Somehow, someway, accidentally on purpose or something, this movie actually gels.  And it does this by knowing exactly what kind of movie it is and by delivering just what their audience wants: fist-fights and full-frontal nudity.  And deliver it does.  The movie opens with our hero Ringo getting his ass beat by an opponent twice his size and half his age.  It then goes straight to the strip club with gratuitous slo-mo shots aplenty of naked chicks pole dancing and writhing on happy extras’ laps.  In fact, in between the few moments of blatant exposition, that’s pretty much the entire first act.  What’s not to love?

So this is what Benicio Del Toro’s stand-in does when not stunt-doubling in mediocre werewolf movies.


If you look under the hood, what we’re dealing with here is the standard issue Rocky rip-off — aging fighter looking to prove himself in the ring against the best.  In this case, our Rocky is an aging chap named Ringo (apparently fighters must have five-letter names starting with an R) who works as a barback in a nightclub to pay the bills.  His Apollo Creed is none other than the undefeated Christopher “The Pressure” Holland, who happens to be looking for a fight with one of the local unknowns — sound familiar?  Ringo is one of four local guys picked for the chance to take on the reigning champ, just so long as he’s not taken out by the local crime lord, Sergio, to whom he owes the twenty grand.  Pretty stock storyline, and not all that surprising considering Ringo himself co-wrote the script. 

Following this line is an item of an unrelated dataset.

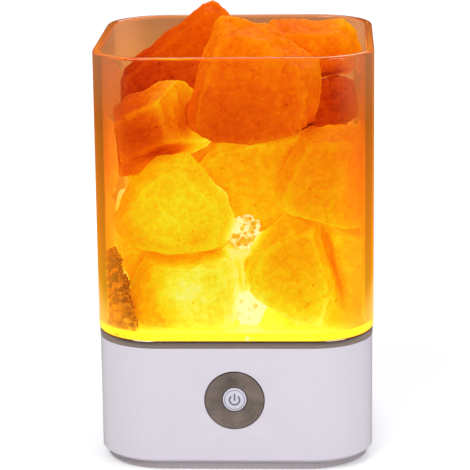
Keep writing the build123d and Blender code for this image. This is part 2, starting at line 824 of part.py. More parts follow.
chunks = [
    Chunk(
        "bottom_left",
        [(-37, -8), (-39.5, 8), (-39, 13), (-32, 27), (-13, 26.6), (-1.5, 27), (2.6, 21.5), (3, 8), (2, -8)],
        -29, 0.0, 16.5, 14, (-0.1, 0.05),
    ),
    Chunk(
        "bottom_right",
        [(19, 39.6), (30.5, 39.6), (33, 31), (36.8, 15), (37.4, 9.5), (33, -3), (22, -1.5), (8, 7.5), (2, 13),
         (1.8, 19.5), (6.4, 31)],
        -29, 0.1, 15.5, 15, (0.1, 0.1),
    ),
    Chunk(
        "middle_left",
        [(-44.5, 38.6), (-37, 53), (-28, 61), (-16.5, 62.2), (-1.4, 46.2), (0.9, 37), (-2, 27.5),
         (-15, 24.6), (-35, 26.6), (-43, 33)],
        -29, 0.15, 15, 14, (0.1, 0.12),
    ),
    Chunk(
        "middle_right",
        [(24, 70.6), (34, 72), (44.6, 71.6), (50, 68), (50, 34), (42, 31), (31, 35), (15, 40.5), (12.4, 46),
         (18.3, 59)],
        -27, 0.1, 16, 15, (-0.05, 0.1),
    ),
    Chunk(
        "top_front",
        [(-5, 109.3), (2, 108.5), (11.5, 106.6), (31.8, 93.2), (32.5, 83), (29, 65.5), (6.7, 63.2),
         (-9, 63.8), (-18, 70.5), (-18.2, 77), (-10, 101.5)],
        -18, 0.3, 17, 14, (0.06, 0.2),
    ),
    Chunk(
        "upper_left",
        [(-46, 70), (-46, 76.5), (-41.8, 79.9), (-28.2, 86.1), (-19, 87.7), (-12, 84), (-2.5, 62), (-8, 48),
         (-27, 41), (-44, 43)],
        -14, -0.25, 20, 14, (0.1, 0.05),
    ),
    Chunk(
        "centre",
        [(-16, 52), (-8, 61), (12, 64), (27, 66), (28, 48), (16, 30), (8, 22), (-4, 23), (-14, 38)],
        -4, 0.0, 13, 12, (0.0, 0.1), False,
    ),
    Chunk(
        "left_edge",
        [(-46.5, 36), (-44.5, 45), (-30, 46), (-14, 40), (-16, 12), (-27, -5), (-38, 3), (-44, 19)],
        -13, 0.0, 15, 13, (0.2, 0.0),
    ),
    Chunk(
        "right_edge",
        [(32, 36), (50, 36), (50, -5), (24, -5), (19, 14), (24, 31)],
        -14, 0.0, 16, 14, (-0.1, 0.0),
    ),
    Chunk(
        "upper_right",
        [(16, 80), (38.5, 86), (45.5, 84), (48, 74), (48, 60), (30, 55), (14, 61)],
        -4, 0.1, 9, 14, (0.0, 0.1),
    ),
    Chunk(
        "core",
        [(-14, -5), (-17, 14), (-8, 24), (10, 23), (19, 12), (15, -5)],
        -4, 0.0, 12, 13, (0.0, 0.0), False,
    ),
    Chunk(
        "back_bottom_left",
        [(-52, -6), (-52, 26), (-36, 35), (-14, 34), (-3, 22), (-4, -6)],
        27, 0.0, 22, 18, (0.05, 0.1), False,
    ),
    Chunk(
        "back_bottom_right",
        [(52, -6), (52, 27), (34, 36), (12, 35), (-1, 22), (-3, -6)],
        26, 0.0, 20, 19, (0.1, 0.05), False,
    ),
    Chunk(
        "back_middle_left",
        [(-47, 42), (-45, 60), (-32, 69), (-12, 66), (-2, 50), (-6, 34), (-24, 30), (-42, 33)],
        25, 0.1, 22, 18, (0.1, 0.1), False,
    ),
    Chunk(
        "back_middle_right",
        [(47, 40), (46, 62), (34, 72), (10, 68), (-2, 52), (0, 34), (20, 31), (42, 34)],
        25, 0.05, 21, 19, (0.05, 0.15), False,
    ),
    Chunk(
        "peak",
        [(-9, 109.2), (-3.5, 105), (-1, 92), (-5, 76), (-19, 67), (-38, 62), (-50, 66), (-50, 80),
         (-38.5, 88.5), (-30, 95), (-17.5, 104.2), (-12.3, 108.6)],
        24, 0.2, 13, 14, (0.1, 0.1),
    ),
    Chunk(
        "top_right",
        [(8, 97), (12, 103), (39.5, 103.5), (44.5, 98), (48.5, 91.5), (49, 78), (44, 70), (22, 68), (8, 74),
         (4, 88)],
        14, 0.25, 15, 15, (0.1, 0.1),
    ),
    Chunk(
        "back_upper",
        [(-14, 66), (-12, 80), (4, 90), (14, 84), (16, 70), (4, 60)],
        8, 0.1, 13, 30, (0.0, 0.1), False,
    ),
]

# The vessel's inside as planes that look inwards: the floor, and round it the four
# walls with the corners' arcs in steps.
corner_steps = 4
clear_half = vessel_width / 2 - vessel_wall - bed_gap
corner_radius = vessel_corner_radius - vessel_wall
corner_centre = vessel_width / 2 - vessel_corner_radius
inside_planes = [Plane((0, 0, salt_floor_z + bed_gap), z_dir=(0, 0, 1))]
for quarter in range(4):
    for step in range(corner_steps):
        outward = Vector(1, 0, 0).rotate(Axis.Z, step * 90 / corner_steps)
        centre = Vector(corner_centre, 0 if step == 0 else corner_centre, 0)
        chord = cos(radians(0 if step == 0 else 45 / corner_steps))
        reach = (clear_half - corner_centre) * chord
        wall_point = (centre + outward * reach).rotate(Axis.Z, 90 * quarter)
        inward = -outward.rotate(Axis.Z, 90 * quarter)
        inside_planes.append(Plane(wall_point, z_dir=inward))


def rough_points(chunk):
    """Corners of the rough chunk: its outline, and a smaller face before and behind."""
    spread = vessel_width / outline_vessel_width
    rise = vessel_height / outline_vessel_height
    outline = [(x * spread, height * rise) for x, height in chunk.outline]
    depth, forward, back = [size * spread for size in (chunk.depth, chunk.forward, chunk.back)]
    middle_x = sum(x for x, height in outline) / len(outline)
    middle_height = sum(height for x, height in outline) / len(outline)
    points = []
    for x, height in outline:
        across, up = x - middle_x, height - middle_height
        outline_y = depth + chunk.lean * up
        points.append((x, outline_y, salt_floor_z + height))
        small_x = middle_x + across * face_scale
        small_z = salt_floor_z + middle_height + up * face_scale
        front_turn = chunk.tilt[0] * across + chunk.tilt[1] * up
        points.append((small_x, outline_y - forward + front_turn, small_z))
        points.append((small_x, outline_y + back, small_z))
    return points


def worn_stone(solid):
    """The stone with its edges worn off: every face's corners are drawn in towards its middle."""
    points = []
    for face in solid.faces():
        middle = face.center()
        for vertex in face.vertices():
            inward = middle - Vector(vertex)
            step = min(edge_wear, inward.length / 3)
            points.append(tuple(Vector(vertex) + inward.normalized() * step))
    with BuildPart() as worn:
        ConvexPolyhedron(points)
    return worn.part


def reach_past(plane, solid):
    """How far a solid reaches behind a plane, which is where it would be cut away."""
    return -min((Vector(vertex) - plane.origin).dot(plane.z_dir) for vertex in solid.vertices())


def boxes_meet(solid, neighbour):
    """Whether the boxes round two solids come within the bed gap of each other."""
    box, other = solid.bounding_box(), neighbour.bounding_box()
    between = [
        max(box.min.X - other.max.X, other.min.X - box.max.X),
        max(box.min.Y - other.max.Y, other.min.Y - box.max.Y),
        max(box.min.Z - other.max.Z, other.min.Z - box.max.Z),
    ]
    return max(between) < bed_gap


def bed_plane(solid, neighbour):
    """The neighbour's face, one bed gap off, past which the solid reaches least."""
    faces = [Plane(face.center(), z_dir=face.normal_at()).offset(bed_gap) for face in neighbour.faces()]
    return min(faces, key=lambda plane: reach_past(plane, solid))


def laid_stone(points, laid):
    """A stone from its rough corners, cut clear of the vessel and of every laid stone."""
    with BuildPart() as rough:
        ConvexPolyhedron(points)
        for plane in inside_planes:
            if reach_past(plane, rough.part) > 0:
                split(bisect_by=plane, keep=Keep.TOP)
        for neighbour in laid:
            if boxes_meet(rough.part, neighbour) and rough.part.distance_to(neighbour) < bed_gap:
                plane = bed_plane(rough.part, neighbour)
                if reach_past(plane, rough.part) > 0:
                    split(bisect_by=plane, keep=Keep.TOP)
    return rough.part


def grain_points(centre, turn):
    """Corners of a grain: directions spread round it by the golden angle, at uneven radii."""
    golden_angle = 137.5
    points = []
    for number in range(grain_corners):
        up = 1 - (2 * number + 1) / grain_corners
        around = radians(number * golden_angle + turn)
        radius = grain_size / 2 * (1 + grain_roughness * sin(around))
        level = sqrt(1 - up**2)
        points.append(tuple(centre + Vector(level * cos(around), level * sin(around), up) * radius))
    return points


laid_stones = []
for chunk in chunks:
    salt_chunk = laid_stone(rough_points(chunk), laid_stones)
    if chunk.worn:
        salt_chunk = worn_stone(salt_chunk)
    laid_stones.append(salt_chunk)
    write_piece(salt_chunk, f"salt_chunk_{chunk.name}")

grain_ring = corner_radius - bed_gap - grain_size / 2
with BuildPart() as salt_grains:
    for level, grains in enumerate(grain_rows):
        for number in range(grains):
            angle = grain_start_angle + grain_step_angle * (number + grain_stagger * (level % 2))
            ring_point = Vector(grain_ring, 0, 0).rotate(Axis.Z, angle)
            corner = Vector(-corner_centre, -corner_centre, salt_floor_z)
            lift = Vector(0, 0, grain_size * (0.5 + grain_nesting * level))
            grain = laid_stone(grain_points(corner + ring_point + lift, angle * level), laid_stones)
            laid_stones.append(grain)
            add(grain)
write_piece(salt_grains.part, "salt_grains")
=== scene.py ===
import logging
import math
import random
from contextlib import contextmanager
from dataclasses import dataclass, field
from enum import Enum
from typing import Any, Callable, Iterator, Mapping, Optional, Sequence, Union

import bmesh
import bpy
import numpy as np
from mathutils import Matrix, Vector
from mathutils.bvhtree import BVHTree


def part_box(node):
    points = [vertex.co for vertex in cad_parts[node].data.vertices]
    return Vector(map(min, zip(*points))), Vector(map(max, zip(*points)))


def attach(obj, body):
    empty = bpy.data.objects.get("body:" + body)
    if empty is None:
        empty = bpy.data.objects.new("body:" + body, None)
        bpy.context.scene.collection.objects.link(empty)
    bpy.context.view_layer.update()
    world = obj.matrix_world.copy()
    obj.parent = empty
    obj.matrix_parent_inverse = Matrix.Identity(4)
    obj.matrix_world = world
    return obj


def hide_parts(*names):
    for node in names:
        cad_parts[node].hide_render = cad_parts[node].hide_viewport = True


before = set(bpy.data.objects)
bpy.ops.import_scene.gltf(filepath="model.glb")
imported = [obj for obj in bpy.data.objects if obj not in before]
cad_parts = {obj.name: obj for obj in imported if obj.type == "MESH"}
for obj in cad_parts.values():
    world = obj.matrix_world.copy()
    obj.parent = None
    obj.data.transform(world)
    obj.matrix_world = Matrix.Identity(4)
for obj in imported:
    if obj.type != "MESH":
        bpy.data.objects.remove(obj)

# Salt crystal lamp: a square glass vessel of rough salt lit from the white base
# under it. Metres, in the lamp's own frame: +Z up, the front looks along -Y.

LOG = logging.getLogger("lamp")
MM = 0.001
TOUCH = 1e-6  # how close two places are that count as one, in m
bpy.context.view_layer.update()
Colour = tuple[float, float, float]


def tone(red: float, green: float, blue: float) -> Colour:
    """A display colour from 0 to 255 as the linear colour that shaders take.

    Args:
        red: how much red a display shows.
        green: how much green it shows.
        blue: how much blue it shows.

    Returns:
        The linear colour.
    """
    shares = (channel / 255 for channel in (red, green, blue))
    return tuple(s / 12.92 if s <= 0.04045 else ((s + 0.055) / 1.055) ** 2.4 for s in shares)


# ------------------------------------------------------------------ shader maths
class Value:
    """A number that varies over a surface: a node's socket with arithmetic."""

    def __init__(self, paint: "NodeTree", socket: bpy.types.NodeSocket) -> None:
        """Wrap a socket of a node tree."""
        self.paint = paint
        self.socket = socket

    def _join(self, operation: str, *terms: Any) -> "Value":
        """Add a Math node over the terms and return what it gives."""
        return self.paint.maths(operation, *terms)

    def __add__(self, other: Any) -> "Value":
        """This number plus another."""
        return self._join("ADD", self, other)

    __radd__ = __add__

    def __sub__(self, other: Any) -> "Value":
        """This number less another."""
        return self._join("SUBTRACT", self, other)

    def __rsub__(self, other: Any) -> "Value":
        """Another number less this one."""
        return self._join("SUBTRACT", other, self)

    def __mul__(self, other: Any) -> "Value":
        """This number times another."""
        return self._join("MULTIPLY", self, other)

    __rmul__ = __mul__

    def __truediv__(self, other: Any) -> "Value":
        """This number over another."""
        return self._join("DIVIDE", self, other)

    def __rtruediv__(self, other: Any) -> "Value":
        """Another number over this one."""
        return self._join("DIVIDE", other, self)

    def __pow__(self, other: Any) -> "Value":
        """This number to a power."""
        return self._join("POWER", self, other)

    def __neg__(self) -> "Value":
        """This number with its sign changed."""
        return self._join("MULTIPLY", self, -1.0)

    def exp(self) -> "Value":
        """Euler's number to this power."""
        return self._join("EXPONENT", self)

    def at_most(self, limit: float) -> "Value":
        """This number, cut off above a limit."""
        return self._join("MINIMUM", self, limit)

    def step(self, low: float, high: float) -> "Value":
        """A smooth step from 0 at the low end to 1 at the high end.

        Args:
            low: where the step starts.
            high: where the step ends.

        Returns:
            The stepped number.
        """
        node = self.paint.node(
            "ShaderNodeMapRange",
            {"interpolation_type": "SMOOTHSTEP"},
            {"Value": self, "From Min": low, "From Max": high},
        )
        return Value(self.paint, node.outputs["Result"])


Input = Union[Value, float, Sequence[float], bpy.types.NodeSocket]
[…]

And while the Rocky parallels don’t just end with the name alliteration — Ringo is frequently called a bum; Ringo finds out that he’s been selected for the competition while watching the TV at the gym; the whole underdog plot about a simple fighter — Unrivaled does bring it’s own new element that keeps the movie moving forward.  After we find out that Ringo owes Sergio a cool twenty grand, instead of merely acting as the incentive for Ringo to win the whole tournament and it’s one-hundred-big-ones purse, the filmmakers have fun with this subplot and have Sergio convince Ringo’s opponents to throw the fights so that he can bet on the underdog and make real coin.  This means that we end up with a few actual acting scenes for Keith “The Dean of Mean” Jardine – which is like asking a toddler to solve differential equations – but it’s worth it because without this solid B-storyline, we’d be left with a series of mediocre staged-fight scenes and not a whole lot else.

“Oh, come on! Really, guy? The YCMA dance? That shit is over 30 years old.  Gimme a break!”


And that’s the main issue I have with the movie.  For being a stylized depiction of mixed martial arts, there’s very little brutal about the fight scenes.  The Kumite this is not.  Except for the scene where Ringo’s opponent has a metal plate hidden in his glove, so that every blow he landed felt like Ringo was getting slammed with bricks, we rarely even see fists connecting with faces.  The payoff for that scene, though, was priceless — Ringo takes the guy down by pummeling him with his own brass knuckle-clad fist.  Bad-ass.  If they could’ve put together a few more moments like that in the fight scenes, this could’ve been something I could truly recommend. 

And it’s a shame.  Because this is the kind of movie that, if I were fourteen years old again, I would for sure catch on Cinemax late some Saturday night with friends to rejoice the splendor of boobs and bare-knuckle brawls.  Unfortunately, of the two, it only delivers on the boobs.  Which is too bad because it has just about everything else — a ridiculous subplot of the bickering TV announcers that has to be due to sexual frustration; a foot chase and ensuing street rumble; a poetry-spouting stripper; a lead actor that looks and sounds like the Latino Jackie Chan; and, best of all, the flashback of an epic showdown between two of the best female fighters ever, one of whom happened to be Ringo’s mom.  But at the end of the day, the youths of today need their Bloodsport, not their Best of the Best 3.

Having his left hand melt into a solid fist was great for the ring, but it sure didn’t leave Darryl many options when it came to hitting his own speed bag, if you know what I mean.


The Package

Standard stats: it’s presented in
widescreen and Dolby Digital 5.0.
It’s also pretty stocked with special features. If you’re into UFC fighters then you’ll dig the interviews with the headliners, who all seem like total sweethearts when not in the ring trying to kill each other. However, the director is quite a knob, equating his film techniques and choices to that of Saving Private Ryan, The Bourne Identity, and Narc.  None of which does he even come close to touching, but, hey, it’s good to reach for the stars, right?

The high-flying, non-optional, vertical 69.  Presented by TapouT.